A White House official, speaking on condition of anonymity, told The Associated Press that Trump would decide on nuclear arms control “on his own timeline”.
Meanwhile, Putin has discussed the treaty’s expiration with Chinese President Xi Jinping, according to Kremlin adviser Yuri Ushakov. Russia, Ushakov said, “will act in a balanced and responsible manner based on thorough analysis of the security situation”.
The return of nuclear uncertainty
Without New START, predictability disappears. Kingston Reif of the RAND Corporation warned that “in the absence of the predictability of the treaty, each side could be incentivized to plan for the worst or to increase their deployed arsenals to show toughness and resolve, or to search for negotiating leverage”.
That uncertainty is magnified by Russia’s war in Ukraine. Since invading in 2022, Putin has repeatedly invoked Russia’s nuclear capabilities, warning Moscow could use “all means” to protect its security interests. In 2024, he signed a revised nuclear doctrine lowering the threshold for nuclear weapons use.
The risk, analysts say, is not just intentional escalation but miscalculation — particularly during crises when warning times are short and trust is low.
A broader collapse of arms control
New START’s demise would mark another chapter in the steady dismantling of Cold War-era arms control architecture.
Earlier agreements such as SALT I, the Anti-Ballistic Missile Treaty and the Intermediate-range Nuclear Forces Treaty once placed guardrails on competition.
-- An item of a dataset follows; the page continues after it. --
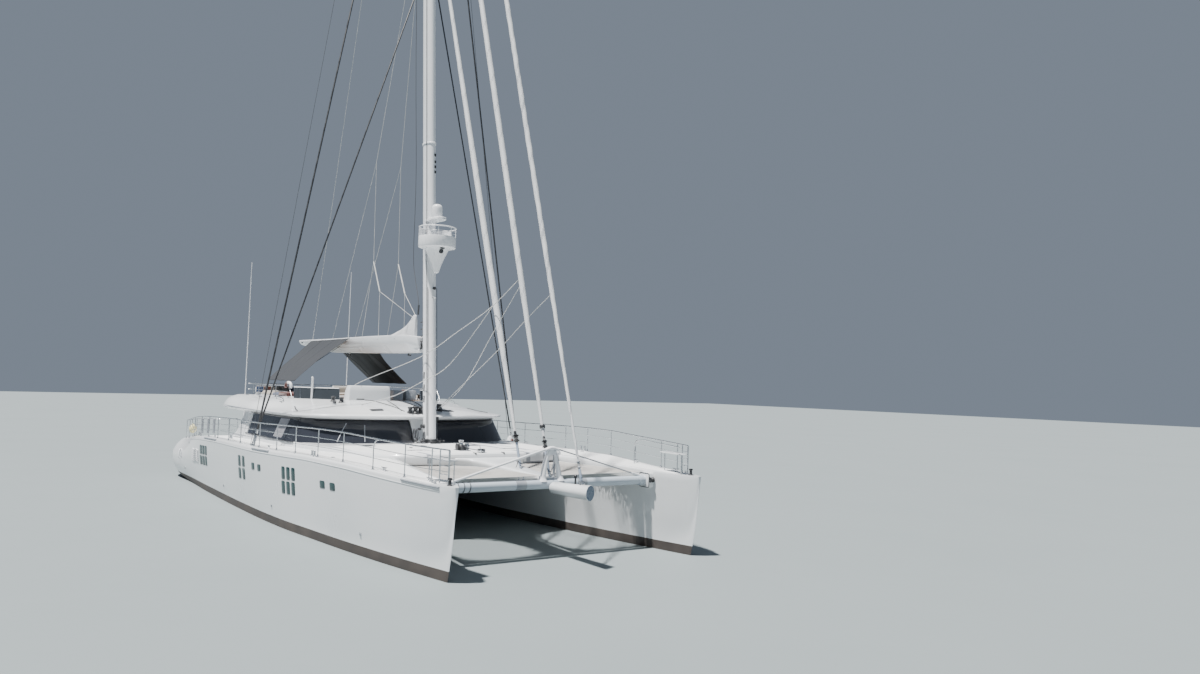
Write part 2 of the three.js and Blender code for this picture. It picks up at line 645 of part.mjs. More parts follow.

Most have since collapsed.
The INF Treaty, scrapped in 2019, had banned land-based missiles with ranges between 500 and 5,500 kilometres. Russia has since used a conventional version of its Oreshnik intermediate-range ballistic missile in strikes on Ukraine, demonstrating how quickly previously banned systems can re-emerge.
Russia has also developed new nuclear-capable weapons, including the Poseidon underwater drone and the Burevestnik cruise missile, which Moscow says it is preparing to deploy.
Missile defence and the ‘Golden Dome’
Compounding tensions is Trump’s proposed “Golden Dome” missile defence system. Russia and China see such systems as destabilising, arguing they weaken deterrence by enabling a first strike.
“They’re likely going to respond to Golden Dome by building up the number of offensive weapons they have to overwhelm the system,” Kimball said, adding that offensive weapons are cheaper and faster to build than defences.
Former Russian president Medvedev warned that Moscow would respond “promptly and firmly” to new threats, emphasising the link between offensive and defensive strategic weapons.
Why this matters globally
The consequences extend far beyond Washington and Moscow. Arms control advocates fear a three-way nuclear competition involving China, whose arsenal is smaller but expanding.
Kimball warned that an unconstrained race would increase instability and the risk of conflict, describing the current moment as “a potential turning point into a much more dangerous period of global nuclear competition”.
Concerns have also been raised by religious leaders. Pope Leo XIV urged that the treaty “not to be abandoned without seeking to ensure its concrete and effective continuation”.
Even the possibility of renewed nuclear testing has added to unease. Trump’s remarks last year about resuming US tests alarmed Moscow, which has warned it would respond in kind. Kimball said such a move “would blow a massive hole in the global system to reduce nuclear risk”, potentially encouraging other nuclear powers — including China and India — to follow suit.
The bottom line
With New START expiring, the world is poised to enter a nuclear era defined less by restraint than rivalry. The loss of limits, transparency and predictability increases the danger of arms racing, miscalculation and escalation at a time of deep geopolitical tension.
As one of the last pillars of nuclear stability crumbles, what replaces it — if anything — will shape global security for years to come.